> [EXERCISE PROMPT] From the entries that follow, gather each line holding the word "frame".

> [AVAILABLE DATA]
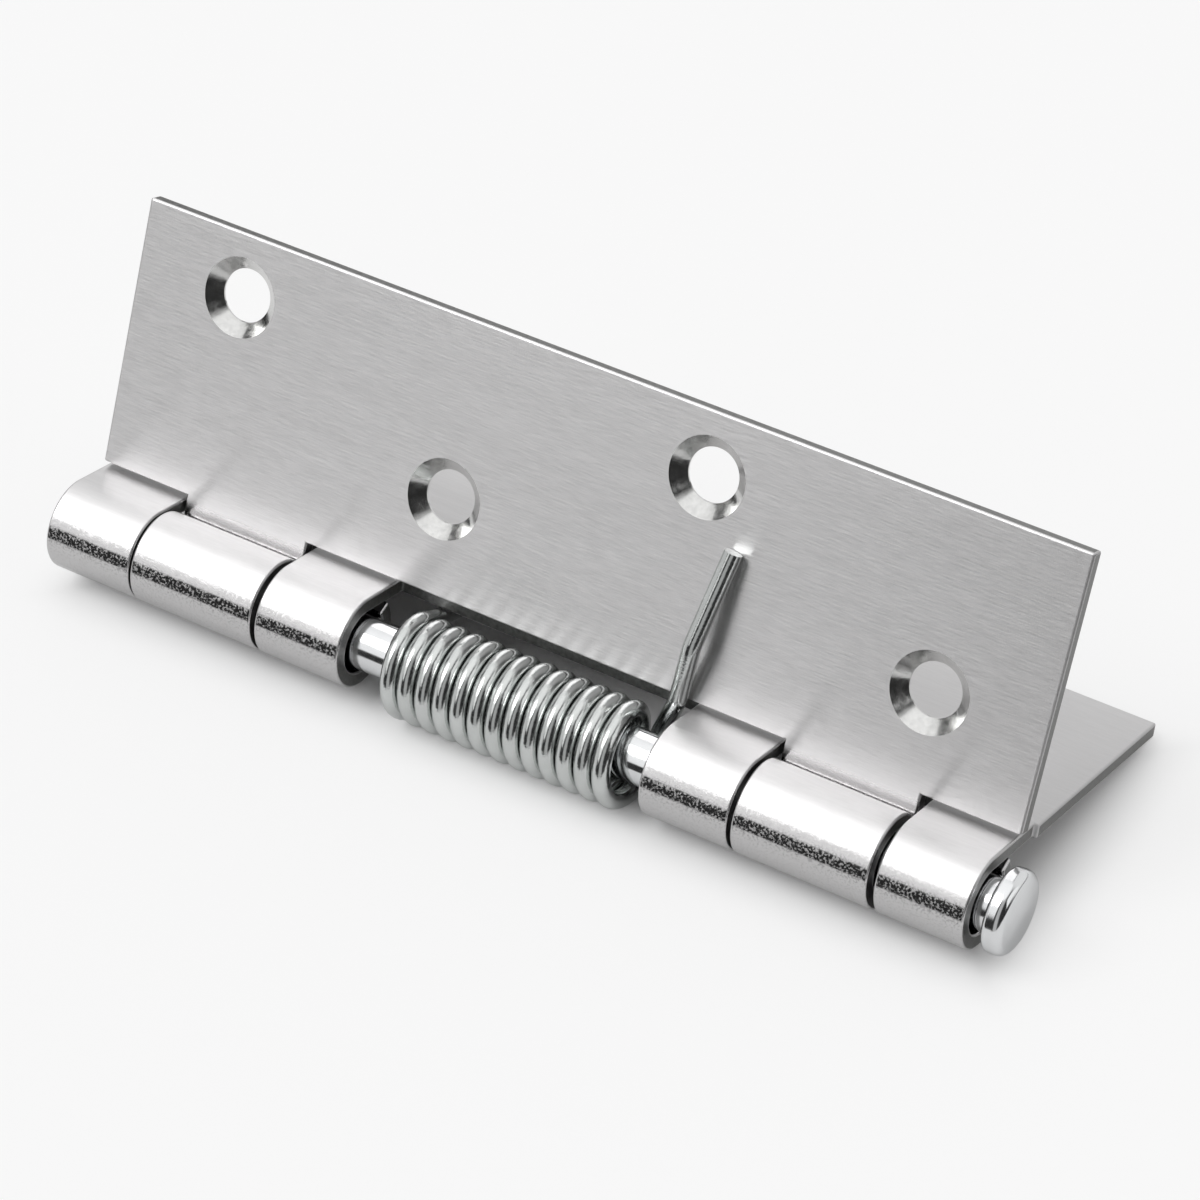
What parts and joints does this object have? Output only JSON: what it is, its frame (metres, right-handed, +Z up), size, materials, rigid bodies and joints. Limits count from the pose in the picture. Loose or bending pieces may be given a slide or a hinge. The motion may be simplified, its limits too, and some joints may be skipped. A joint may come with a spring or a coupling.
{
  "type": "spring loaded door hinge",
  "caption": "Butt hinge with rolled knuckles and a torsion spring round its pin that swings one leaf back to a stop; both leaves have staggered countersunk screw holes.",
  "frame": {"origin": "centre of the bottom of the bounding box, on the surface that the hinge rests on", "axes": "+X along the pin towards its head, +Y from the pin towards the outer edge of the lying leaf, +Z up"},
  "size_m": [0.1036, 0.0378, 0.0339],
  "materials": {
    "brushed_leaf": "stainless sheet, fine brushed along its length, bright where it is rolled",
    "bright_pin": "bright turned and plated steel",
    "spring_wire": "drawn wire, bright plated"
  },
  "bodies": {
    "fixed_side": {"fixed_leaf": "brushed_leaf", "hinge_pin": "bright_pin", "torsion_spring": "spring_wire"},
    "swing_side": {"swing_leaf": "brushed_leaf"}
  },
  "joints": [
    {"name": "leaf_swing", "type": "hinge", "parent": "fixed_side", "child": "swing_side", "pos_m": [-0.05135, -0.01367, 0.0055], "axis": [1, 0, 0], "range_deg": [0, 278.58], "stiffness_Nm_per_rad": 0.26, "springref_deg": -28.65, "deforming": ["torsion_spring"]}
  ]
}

---

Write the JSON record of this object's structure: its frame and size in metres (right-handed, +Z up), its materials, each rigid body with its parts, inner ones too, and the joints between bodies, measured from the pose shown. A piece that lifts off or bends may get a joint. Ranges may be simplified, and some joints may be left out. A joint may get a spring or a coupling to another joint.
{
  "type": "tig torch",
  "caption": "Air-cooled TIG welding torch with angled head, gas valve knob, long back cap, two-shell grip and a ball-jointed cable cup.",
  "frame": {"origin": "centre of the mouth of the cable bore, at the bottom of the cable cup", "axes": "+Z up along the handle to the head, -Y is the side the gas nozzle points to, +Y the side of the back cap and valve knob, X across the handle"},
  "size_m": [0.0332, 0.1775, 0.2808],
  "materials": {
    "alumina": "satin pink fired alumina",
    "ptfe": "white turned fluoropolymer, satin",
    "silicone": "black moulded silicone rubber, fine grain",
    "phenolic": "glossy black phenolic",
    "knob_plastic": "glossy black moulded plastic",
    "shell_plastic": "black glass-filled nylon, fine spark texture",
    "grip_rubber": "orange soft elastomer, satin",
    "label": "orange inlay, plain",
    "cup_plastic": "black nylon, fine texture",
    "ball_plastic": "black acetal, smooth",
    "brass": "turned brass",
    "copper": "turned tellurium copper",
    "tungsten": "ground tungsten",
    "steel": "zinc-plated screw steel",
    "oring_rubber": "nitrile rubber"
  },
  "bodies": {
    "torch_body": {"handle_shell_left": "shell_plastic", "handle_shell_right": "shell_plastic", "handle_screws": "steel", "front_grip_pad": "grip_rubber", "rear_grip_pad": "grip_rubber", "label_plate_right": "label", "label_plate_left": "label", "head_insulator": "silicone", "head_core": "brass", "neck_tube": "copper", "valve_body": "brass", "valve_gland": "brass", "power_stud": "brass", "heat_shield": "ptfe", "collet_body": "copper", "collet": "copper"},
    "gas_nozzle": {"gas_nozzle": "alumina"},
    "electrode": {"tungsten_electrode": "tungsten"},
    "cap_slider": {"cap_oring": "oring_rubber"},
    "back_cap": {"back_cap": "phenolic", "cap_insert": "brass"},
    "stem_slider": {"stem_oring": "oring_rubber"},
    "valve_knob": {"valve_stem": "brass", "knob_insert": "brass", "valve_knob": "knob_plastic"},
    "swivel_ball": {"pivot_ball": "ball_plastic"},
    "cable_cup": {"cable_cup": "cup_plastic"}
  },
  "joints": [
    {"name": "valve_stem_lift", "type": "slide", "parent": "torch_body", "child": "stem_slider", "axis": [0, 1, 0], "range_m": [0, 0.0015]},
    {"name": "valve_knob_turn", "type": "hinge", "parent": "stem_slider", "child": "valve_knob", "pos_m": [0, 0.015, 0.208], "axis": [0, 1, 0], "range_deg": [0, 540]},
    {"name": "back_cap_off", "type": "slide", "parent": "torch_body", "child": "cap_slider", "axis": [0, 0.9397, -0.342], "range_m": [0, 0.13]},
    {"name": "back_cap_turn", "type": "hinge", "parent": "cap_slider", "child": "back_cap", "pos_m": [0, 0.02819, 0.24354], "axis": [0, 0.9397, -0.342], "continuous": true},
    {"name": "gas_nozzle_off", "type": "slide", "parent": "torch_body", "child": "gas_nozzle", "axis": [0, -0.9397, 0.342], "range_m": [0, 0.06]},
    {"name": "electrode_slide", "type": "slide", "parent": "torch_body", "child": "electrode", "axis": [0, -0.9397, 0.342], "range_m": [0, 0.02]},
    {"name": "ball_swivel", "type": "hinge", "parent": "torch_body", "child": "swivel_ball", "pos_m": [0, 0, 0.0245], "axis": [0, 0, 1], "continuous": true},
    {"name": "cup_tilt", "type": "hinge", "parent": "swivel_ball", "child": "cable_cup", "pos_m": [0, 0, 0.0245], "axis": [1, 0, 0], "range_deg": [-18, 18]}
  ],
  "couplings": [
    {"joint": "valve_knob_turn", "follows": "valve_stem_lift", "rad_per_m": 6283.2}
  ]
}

...

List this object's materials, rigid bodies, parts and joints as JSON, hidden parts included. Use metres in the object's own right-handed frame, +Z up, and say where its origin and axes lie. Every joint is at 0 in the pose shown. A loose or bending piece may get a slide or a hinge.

> [TASK OUTPUT]
What parts and joints does this object have? Output only JSON: what it is, its frame (metres, right-handed, +Z up), size, materials, rigid bodies and joints. Limits count from the pose in the picture. Loose or bending pieces may be given a slide or a hinge. The motion may be simplified, its limits too, and some joints may be skipped. A joint may come with a spring or a coupling.
  "frame": {"origin": "centre of the bottom of the bounding box, on the surface that the hinge rests on", "axes": "+X along the pin towards its head, +Y from the pin towards the outer edge of the lying leaf, +Z up"},
Write the JSON record of this object's structure: its frame and size in metres (right-handed, +Z up), its materials, each rigid body with its parts, inner ones too, and the joints between bodies, measured from the pose shown. A piece that lifts off or bends may get a joint. Ranges may be simplified, and some joints may be left out. A joint may get a spring or a coupling to another joint.
  "frame": {"origin": "centre of the mouth of the cable bore, at the bottom of the cable cup", "axes": "+Z up along the handle to the head, -Y is the side the gas nozzle points to, +Y the side of the back cap and valve knob, X across the handle"},
List this object's materials, rigid bodies, parts and joints as JSON, hidden parts included. Use metres in the object's own right-handed frame, +Z up, and say where its origin and axes lie. Every joint is at 0 in the pose shown. A loose or bending piece may get a slide or a hinge.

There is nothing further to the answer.